Et, quand il prenait sa voix de cloche, le meilleur moyen pour apaiser son courroux était de ne point se laisser intimider. Les anecdotes suivantes, — que nous contait toujours la baronne Hüe, — en sont les meilleures preuves.

Cacochyme et podagre, accablé par la goutte, les jambes habillées de velours rouge, le vieux Roi, dans les dernières années de sa vie, dînait, à l’ordinaire, avec sa famille, puis se faisait transporter en un fauteuil roulant jusqu’à son cabinet de travail. Incapable de se soutenir, il disait plaisamment, quand on le traînait ainsi, que c’était sa manière de marcher.
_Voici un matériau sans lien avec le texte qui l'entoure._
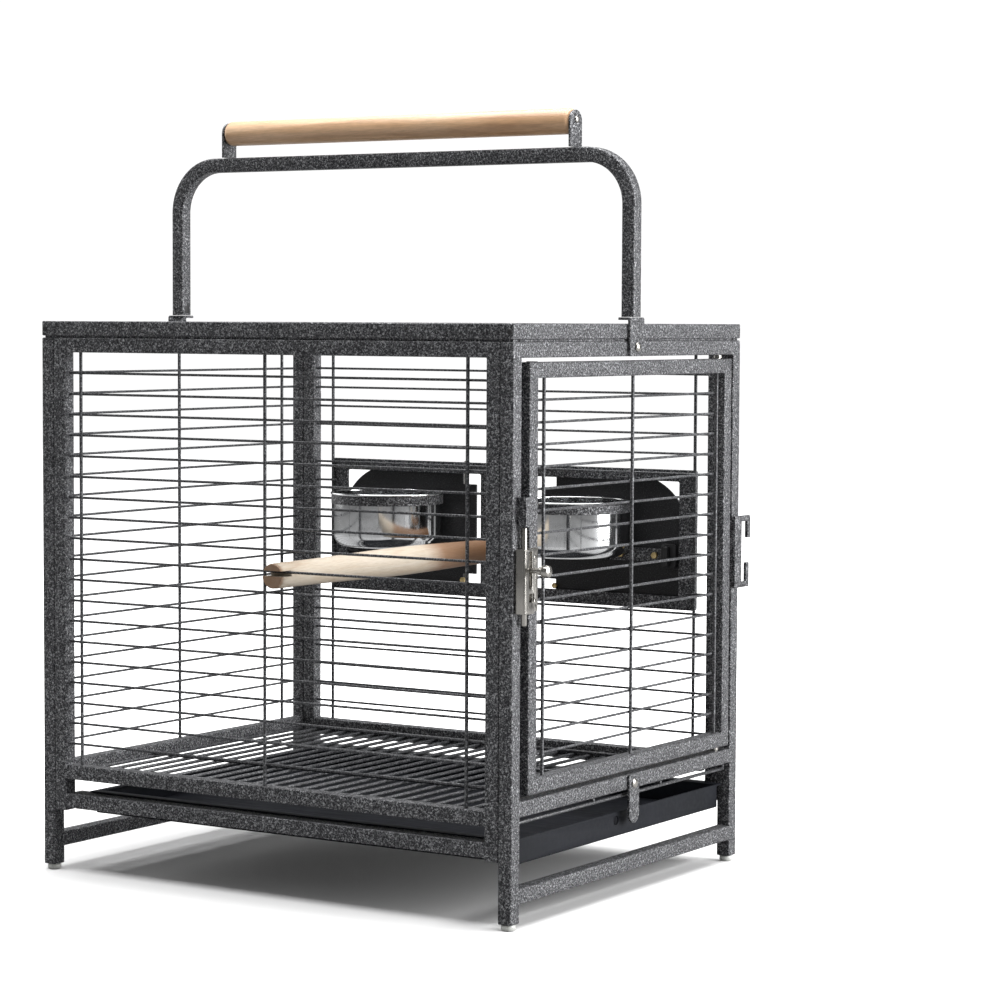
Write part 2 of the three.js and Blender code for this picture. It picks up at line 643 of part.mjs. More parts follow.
// ---- feeders: a window frame, a swing-out hatch, and a ring on it that holds a lift-out bowl ----
const HATCH_IN = -54.5;
const HATCH_OUT = 85;
const HATCH_Z = 226;
const HATCH_TOP = 340;
const HATCH_CORNER_R = 57;
const TONGUE_IN = -69;
const TONGUE_Z = 241;
const TONGUE_TOP = 325;
const KNUCKLE_LENGTH = 14;
const RISER_HALF = 10;
const NUT_R = 3.2;
const BUTTON_HALF = 7.8;
const BUTTON_REACH = 11;
const BUTTON_CLIP = 4;

function feeder(tag, side) {
  const at = (x) => side * (FEEDER_X + x);
  const swingX = at(SWING_X);
  const boreR = SWING_R + GAP;

  const opening = frameShape(
    [at(0) - FEEDER_HALF, at(0) + FEEDER_HALF, FEEDER_Z, FEEDER_TOP],
    [at(0) - WINDOW_HALF, at(0) + WINDOW_HALF, WINDOW_Z, WINDOW_TOP],
  );
  const lugs = [[FEEDER_Z, HATCH_Z - 2 * GAP], [HATCH_TOP + 2 * GAP, FEEDER_TOP]].map(([z0, z1]) => block(
    swingX - KNUCKLE_R, swingX + KNUCKLE_R, FEEDER_FRONT + 1, SWING_Y + KNUCKLE_R, z0, z1,
  ));
  piece(`feeder_frame_${tag}`, cut(
    join(facingY(opening, FEEDER_FRONT, FEEDER_FRONT + FEEDER_THICK), ...lugs),
    rodZ(boreR, swingX, SWING_Y, FEEDER_Z - 1, FEEDER_TOP + 1),
  ), hammertone);
  piece(`feeder_pivot_${tag}`, rodZ(SWING_R, swingX, SWING_Y, FEEDER_Z - 1, FEEDER_TOP + 1), nickel);

  // the hatch plate has a hinge tongue on the inner side and a large round outer top corner
  const outline = new THREE.Shape();
  outline.moveTo(at(HATCH_IN), HATCH_Z);
  outline.lineTo(at(HATCH_OUT), HATCH_Z);
  outline.lineTo(at(HATCH_OUT), HATCH_TOP - HATCH_CORNER_R);
  outline.absarc(
    at(HATCH_OUT - HATCH_CORNER_R), HATCH_TOP - HATCH_CORNER_R, HATCH_CORNER_R,
    side > 0 ? 0 : Math.PI, Math.PI / 2, side < 0,
  );
  outline.lineTo(at(HATCH_IN), HATCH_TOP);
  outline.lineTo(at(HATCH_IN), TONGUE_TOP);
  outline.lineTo(at(TONGUE_IN), TONGUE_TOP);
  outline.lineTo(at(TONGUE_IN), TONGUE_Z);
  outline.lineTo(at(HATCH_IN), TONGUE_Z);
  const knuckles = [TONGUE_Z + 2, TONGUE_TOP - 2 - KNUCKLE_LENGTH].map((z) => (
    rodZ(KNUCKLE_R, swingX, SWING_Y, z, z + KNUCKLE_LENGTH)
  ));
  piece(`feeder_hatch_${tag}`, cut(
    join(facingY(outline, HATCH_Y, HATCH_Y + HATCH_THICK), ...knuckles),
    rodZ(boreR, swingX, SWING_Y, TONGUE_Z - 1, TONGUE_TOP + 1),
  ), hammertone);

  // the ring hangs on a strap bolted flat to the hatch
  const cupX = at(CUP_X);
  const strapBack = HATCH_Y - GAP;
  const strapFront = strapBack - 2;
  piece(`cup_ring_${tag}`, join(
    turned([
      [RING_IN, RING_Z], [RING_OUT, RING_Z], [RING_OUT, RING_TOP], [RING_IN, RING_TOP], [RING_IN, RING_Z],
    ], cupX, CUP_Y, 32),
    block(cupX - RISER_HALF, cupX + RISER_HALF, strapFront, strapBack, STRAP_Z - STRAP_HALF, RING_TOP),
    block(cupX, at(60), strapFront, strapBack, STRAP_Z - STRAP_HALF, STRAP_Z + STRAP_HALF),
  ), hammertone);
  STRAP_BOLTS.forEach((x, i) => {
    const nut = rodY(NUT_R, at(x), strapFront - GAP, strapFront - GAP - 3, STRAP_Z, 6);
    piece(`ring_nut_${tag}${i + 1}`, nut, brass);
  });

  // the turn button: upright it clears the window, level it reaches behind the outer band
  const wingBack = FEEDER_FRONT - GAP;
  const wingFront = wingBack - 3;
  const buttonX = at(BUTTON_X);
  const wing = polygon([[-1, -1], [1, -1], [1, 1], [-1, 1]].flatMap(([sx, sz]) => {
    const beside = [buttonX + sx * BUTTON_HALF, STRAP_Z + sz * (BUTTON_REACH - BUTTON_CLIP)];
    const above = [buttonX + sx * (BUTTON_HALF - BUTTON_CLIP), STRAP_Z + sz * BUTTON_REACH];
    return sx * sz > 0 ? [beside, above] : [above, beside];
  }));
  piece(`feeder_button_${tag}`, join(
    facingY(wing, wingFront, wingBack),
    rodY(2.6, buttonX, wingBack - OVERLAP, HATCH_Y - GAP, STRAP_Z),
    block(
      buttonX - 2, buttonX + 2, wingFront + OVERLAP, wingFront - 6,
      STRAP_Z - BUTTON_REACH + 2, STRAP_Z + BUTTON_REACH - 2,
    ),
  ), blackPlastic);

  // the bowl hangs in the ring by its lip
  const wall = 1;
  const lip = RING_TOP + GAP;
  piece(`bowl_${tag}`, turned([
    [0, BOWL_BOTTOM], [BOWL_R - 12, BOWL_BOTTOM], [BOWL_R - 6, BOWL_BOTTOM + 1.8],
    [BOWL_R - 1.8, BOWL_BOTTOM + 6], [BOWL_R, BOWL_BOTTOM + 12], [BOWL_R, lip], [BOWL_LIP_R, lip],
    [BOWL_LIP_R, lip + 2], [BOWL_R - wall, lip + 2.3], [BOWL_R - wall, BOWL_BOTTOM + 12],
    [BOWL_R - 2.7, BOWL_BOTTOM + 6.6], [BOWL_R - 6.5, BOWL_BOTTOM + 2.8],
    [BOWL_R - 12.2, BOWL_BOTTOM + wall], [0, BOWL_BOTTOM + wall],
  ], cupX, CUP_Y, 32), stainless);
}
feeder('a', -1);
feeder('b', 1);

// ---- the origin is under the middle of the whole object's box ----
crate.position.x = -(KNOB_REACH - PIVOT_REACH) / 2;
crate.position.y = -(HOOK_REACH + PERCH_FRONT) / 2;

export default crate;
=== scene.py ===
import math
import random

import bmesh
import bpy
from mathutils import Matrix, Vector

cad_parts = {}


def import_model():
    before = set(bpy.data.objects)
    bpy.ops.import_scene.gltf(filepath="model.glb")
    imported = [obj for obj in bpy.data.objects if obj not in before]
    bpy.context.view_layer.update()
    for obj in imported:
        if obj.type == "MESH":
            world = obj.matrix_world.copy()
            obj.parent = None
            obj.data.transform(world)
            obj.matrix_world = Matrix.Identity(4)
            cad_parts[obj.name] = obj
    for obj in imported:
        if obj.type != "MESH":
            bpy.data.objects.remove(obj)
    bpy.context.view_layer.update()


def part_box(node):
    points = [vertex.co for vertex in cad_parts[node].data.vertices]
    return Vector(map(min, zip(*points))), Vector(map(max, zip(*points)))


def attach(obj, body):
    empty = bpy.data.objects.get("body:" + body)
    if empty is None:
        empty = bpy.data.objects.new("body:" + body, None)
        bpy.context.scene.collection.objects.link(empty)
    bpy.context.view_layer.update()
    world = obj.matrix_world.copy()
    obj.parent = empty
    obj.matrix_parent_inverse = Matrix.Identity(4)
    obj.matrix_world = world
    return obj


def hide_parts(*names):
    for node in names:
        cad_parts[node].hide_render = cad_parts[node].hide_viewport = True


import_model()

# Lengths are millimetres measured from the middle of the cage's footprint on the floor.
MM = 0.001
LID_LOW, LID_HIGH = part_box("top_frame")
CENTRE = Vector(((LID_LOW.x + LID_HIGH.x) / 2, (LID_LOW.y + LID_HIGH.y) / 2, 0))
HALF_L = (LID_HIGH.x - LID_LOW.x) / 2 / MM
HALF_D = (LID_HIGH.y - LID_LOW.y) / 2 / MM
TUBE = 12.5
CORNER = 1.3
GAP = 0.3
SIDE_END = HALF_L - TUBE - GAP
SIDE_OPENING = SIDE_END - TUBE
END_OPENING = HALF_D - TUBE
CHANCE = random.Random(7)


def span(node):
    """A node's lowest and highest corners in cage millimetres."""
    low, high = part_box(node)
    return (low - CENTRE) / MM, (high - CENTRE) / MM


PANEL_TOP = span("front_frame")[1].z
RAIL_TOP = PANEL_TOP - TUBE
LID_TOP = LID_HIGH.z / MM


# ---------------------------------------------------------------- materials
class Look:
    """A node material: a Principled shader and the few helpers that feed it."""

    def __init__(self, name, **sockets):
        self.material = bpy.data.materials.new(name)
        self.material.use_nodes = True
        self.tree = self.material.node_tree
        self.shader = self.tree.nodes["Principled BSDF"]
        for socket, value in sockets.items():
            self.shader.inputs[socket.replace("_", " ")].default_value = value
        self.place = self.tree.nodes.new("ShaderNodeTexCoord").outputs["Object"]

    def link(self, source, target):
        self.tree.links.new(source, target)

    def stretch(self, scale):
        node = self.tree.nodes.new("ShaderNodeMapping")
        node.inputs["Scale"].default_value = scale
        self.link(self.place, node.inputs["Vector"])
        return node.outputs["Vector"]

    def noise(self, scale, detail=2, rough=0.5, distortion=0, place=None):
        node = self.tree.nodes.new("ShaderNodeTexNoise")
        node.inputs["Scale"].default_value = scale
        node.inputs["Detail"].default_value = detail
        node.inputs["Roughness"].default_value = rough
        node.inputs["Distortion"].default_value = distortion
        self.link(place or self.place, node.inputs["Vector"])
        return node.outputs["Fac"]

    def ramp(self, value, *stops):
        node = self.tree.nodes.new("ShaderNodeValToRGB")
        points = node.color_ramp.elements
        while len(points) < len(stops):
            points.new(0.5)
        for point, (place, color) in zip(points, stops):
            point.position = place
            point.color = (*color, 1) if len(color) == 3 else (color[0],) * 3 + (1,)
        self.link(value, node.inputs["Fac"])
        return node.outputs["Color"]

    def blend(self, how, amount, first, second):
        node = self.tree.nodes.new("ShaderNodeMixRGB")
        node.blend_type = how
        if isinstance(amount, (int, float)):
            node.inputs["Fac"].default_value = amount
        else:
            self.link(amount, node.inputs["Fac"])
        self.link(first, node.inputs["Color1"])
        self.link(second, node.inputs["Color2"])
        return node.outputs["Color"]

    def color(self, source):
        self.link(source, self.shader.inputs["Base Color"])

    def roughness(self, value, low, high):
        self.link(self.ramp(value, (0.3, (low,)), (0.7, (high,))), self.shader.inputs["Roughness"])

    def bump(self, height, strength, depth):
        node = self.tree.nodes.new("ShaderNodeBump")
        node.inputs["Strength"].default_value = strength
        node.inputs["Distance"].default_value = depth
        self.link(height, node.inputs["Height"])
        self.link(node.outputs["Normal"], self.shader.inputs["Normal"])


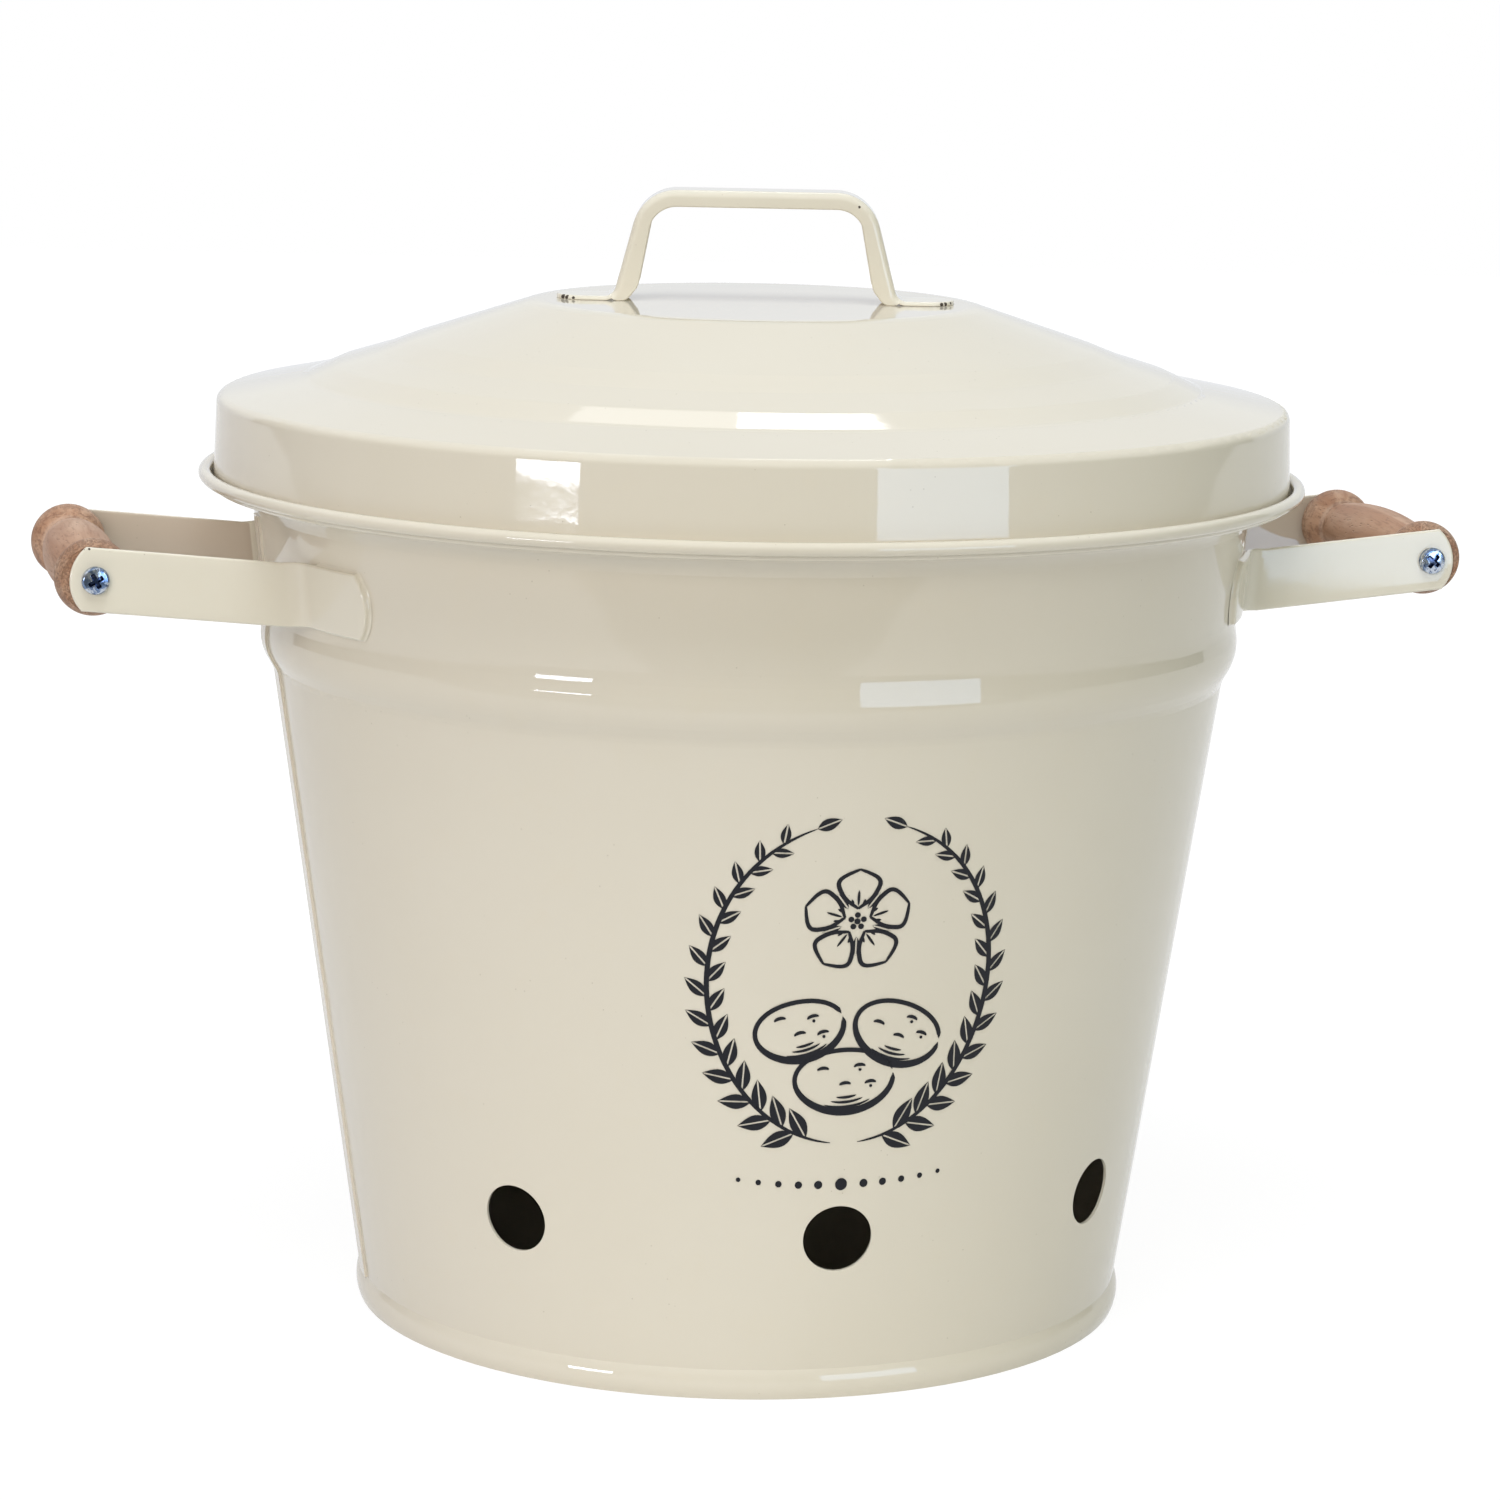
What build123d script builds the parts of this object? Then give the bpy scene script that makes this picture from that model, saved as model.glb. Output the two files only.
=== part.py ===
from build123d import *
import os
from math import atan2, cos, degrees, hypot, radians, sin, sqrt, tan

# A painted sheet-metal potato bin: a tapered bucket with a wider collar, a wired rim and a
# ledge that takes the skirt of a loose stepped lid. Two side handles carry turned wooden
# grips between pairs of flat straps. Millimetres, +Z up, the origin at the centre of the
# circle that the bin stands on, the side handles along X and the front vent towards -Y.

# --- sheet and fits -------------------------------------------------------------------
sheet = 0.8                 # painted steel sheet of the bin and the lid
weld_gap = 0.3              # paint and weld film between curved pieces of one body
pad_gap = 0.45              # the same behind the strap pads, because the collar leans
lid_side_gap = 0.6          # lid skirt to the upstand of the rim, all round
lid_seat_gap = 0.3          # lid skirt to the ledge it rests on

# --- bin wall -------------------------------------------------------------------------
rim_radius = 165.0          # outside of the wired rim
body_height = 253.2         # floor to the top of the wired rim
rim_wire_radius = 0.8
rim_wire_gap = 0.3          # wire to the sheet curled round it
rim_curl_angle = 285        # how far the sheet wraps round the wire
ledge_depth = 4.6           # top of the rim down to the ledge for the lid
flare_radius = 7.0          # collar into the underside of the ledge
ledge_corner_radius = 1.5   # ledge up into the upstand
rim_overhang = 15.6         # rim beyond the top of the collar
collar_height = 35.5        # underside of the ledge down to the neck
collar_draft = 3.72         # the collar is narrower at the neck by this much
neck_bend_radius = 14.0
bead_height = 9.7           # neck down to the crest of the bead
bead_rise = 1.4             # crest of the bead beyond the neck
bead_bend_radius = 14.0
shoulder_height = 7.9       # crest of the bead down to the top of the tapered wall
shoulder_inset = 4.43       # crest of the bead beyond the top of the wall
shoulder_bend_radius = 6.0
foot_radius = 114.75        # wall at floor level
foot_band_height = 8.6      # folded hem round the foot
foot_band_bulge = 1.7       # how far the hem stands out from the wall at floor level
foot_band_belly = 2.5       # and at its fullest
foot_band_belly_height = 3.6
foot_lip = 1.3              # inward turn that the floor pan stands on
vent_radius = 10.0
vent_height = 48.7
vent_spread = 45            # angle between neighbouring vents
vents_per_side = 3
seam_width = 9.0            # lock seam down one side of the wall
seam_thickness = 0.7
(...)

André Hüe se chargeait parfois de ce service.

Or, un soir, le Roi, de fort méchante humeur, au lieu de donner l’ordre habituel de rouler son fauteuil, s’écrie de sa voix rude : « Je veux marcher ! »

Le baron demeure impassible, comme s’il n’avait pas entendu les impérieuses paroles.

— Je veux marcher ! Je veux marcher ! répète plus violemment le souverain.

— Eh bien, que Sa Majesté marche seule, répond le premier valet de chambre d’un ton bref et sourd.